Today, problems solvable in polynomial time are called the complexity class PTIME, or simply P.
Edmonds's paper “Maximum Matching and a Polyhedron with 0-1 Vertices” along with his previous work gave astonishing polynomial-time algorithms for the construction of maximum matchings.
Most notably, these papers demonstrated how a good characterization of the polyhedron associated with a combinatorial optimization problem could lead, via the duality theory of linear programming, to the construction of an efficient algorithm for the solution of that problem.
Additional landmark work of Edmonds is in the area of matroids.
He found a polyhedral description for all spanning trees of a graph, and more generally for all independent sets of a matroid.
Building on this, as a novel application of linear programming to discrete mathematics, he proved the matroid intersection theorem, a very general combinatorial min-max theorem which, in modern terms, showed that the matroid intersection problem lay in both NP and co-NP.
Edmonds is well known for his theorems on max-weight branching algorithms and packing edge-disjoint branchings and his work with Richard Karp on faster flow algorithms.
The Edmonds–Gallai decomposition theorem describes finite graphs from the point of view of matchings.
He introduced polymatroids, submodular flows with Richard Giles, and the terms clutter and blocker in the study of hypergraphs.

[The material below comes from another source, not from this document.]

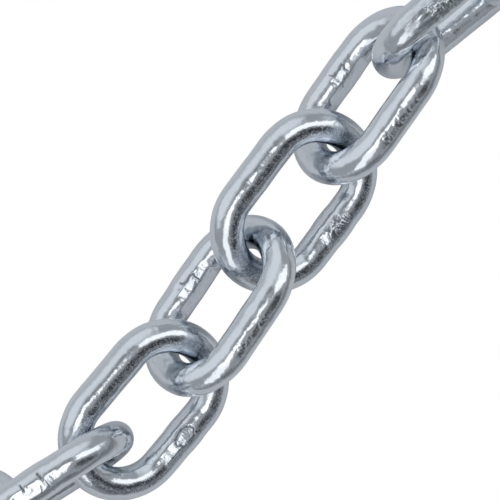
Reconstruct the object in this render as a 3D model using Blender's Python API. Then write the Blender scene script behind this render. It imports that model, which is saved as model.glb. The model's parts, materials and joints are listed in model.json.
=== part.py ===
"""A foot of round-wire steel chain, laid out on the floor, with each welded link its own closed body.

Lengths are in metres. The chain runs along +X, +Z is up, and the floor is z = 0.
"""

import math

import bpy
import numpy as np
from mathutils import Matrix, Vector

COLLECTION = "steel_chain"
MATERIAL = "zinc_plated_steel"

WIRE_DIAMETER = 0.0067
INSIDE_LENGTH = 0.0254
INSIDE_WIDTH = 0.0139

# What is left between one link's crown and the next, so that no two bodies touch.
CROWN_GAP = 0.0003

# How far each link's length is turned from the chain's run, in plan.
HEADINGS_DEG = (2.0, 6.0, -4.0, -22.0, -3.9, 1.3, -1.3, -0.6, -16.0, -8.0, 5.0, 1.0)
# How far each link's flat side leans from lying down, about the link's own length.
LEANS_DEG = (-40.0, 42.0, -33.0, 93.0, 39.2, -37.9, 38.2, -40.3, 85.0, -36.0, 42.0, -38.0)
# How far each link's forward end is lifted. The links beside one that stands on edge are lifted by it.
PITCHES_DEG = (0.0, 0.0, 6.0, 0.0, -3.1, 2.0, 0.0, 5.0, 0.0, -9.0, 0.0, 0.0)

BEVEL_RESOLUTION = 4
CROWN_STEPS = 16
LEG_STEPS = 4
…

A recurring theme in his work is to seek algorithms whose time complexity is polynomially bounded by their input size and bit-complexity.
Edmonds's 1965 paper “Paths, Trees and Flowers” was a preeminent paper in initially suggesting the possibility of establishing a mathematical theory of efficient combinatorial algorithms.

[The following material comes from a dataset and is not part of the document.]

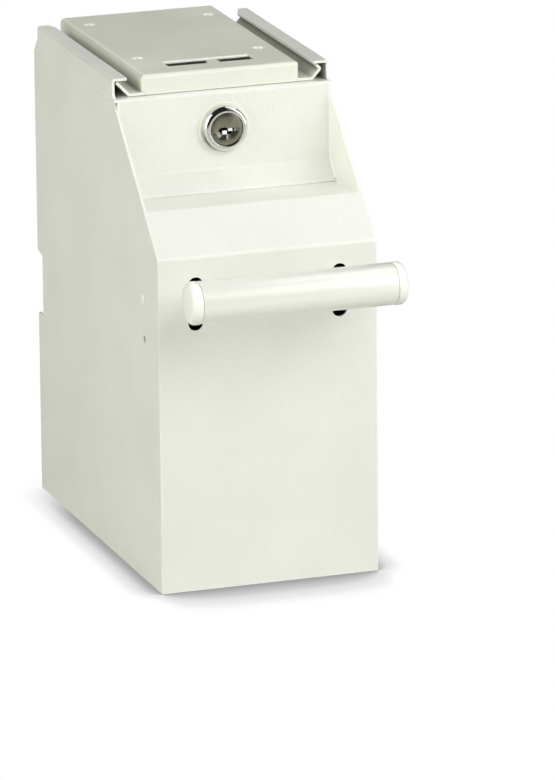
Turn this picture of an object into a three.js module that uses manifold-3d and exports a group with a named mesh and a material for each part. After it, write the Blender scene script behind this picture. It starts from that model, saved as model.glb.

From 1969 on, with the exception of 1991–1993, he held a faculty position at the Department of Combinatorics and Optimization at the University of Waterloo's Faculty of Mathematics where his research encompassed combinatorial optimization problems and associated polyhedra.
He supervised the doctoral work of a dozen students in this time.
He was the recipient of the 1985 John von Neumann Theory Prize.
Edmonds was the 1985 recipient of the John von Neumann Theory Prize.
From 1991 to 1993, he was involved in a dispute ("the Edmonds affair") with the University of Waterloo, wherein the university claimed that a letter submitted constituted a letter of resignation, which Edmonds denied.
The conflict was resolved in 1993, and he returned to the university.
Edmonds retired from the University of Waterloo in 1999.
In 2001 his paper, "Paths, Trees and Flowers" was honoured as an Outstanding Publication by the National Institute of Standards and Technology in their celebratory edition of A Century of Excellence in Measurements Standards and Technology
The fifth Aussois Workshop on Combinatorial Optimization in 2001 was dedicated to him.
Jack's son Jeff Edmonds is a professor of computer science at York University, and his wife Kathie Cameron is a professor of mathematics at Laurier University.
He was elected to the 2002 class of Fellows of the Institute for Operations Research and the Management Sciences.
In 2006 the Queen of Denmark presented Edmonds with an Honorary Doctorate from the University of Southern Denmark.
In 2014 he was honored as a Distinguished Scientist and inducted into the National Institute of Standards and Technology's Gallery.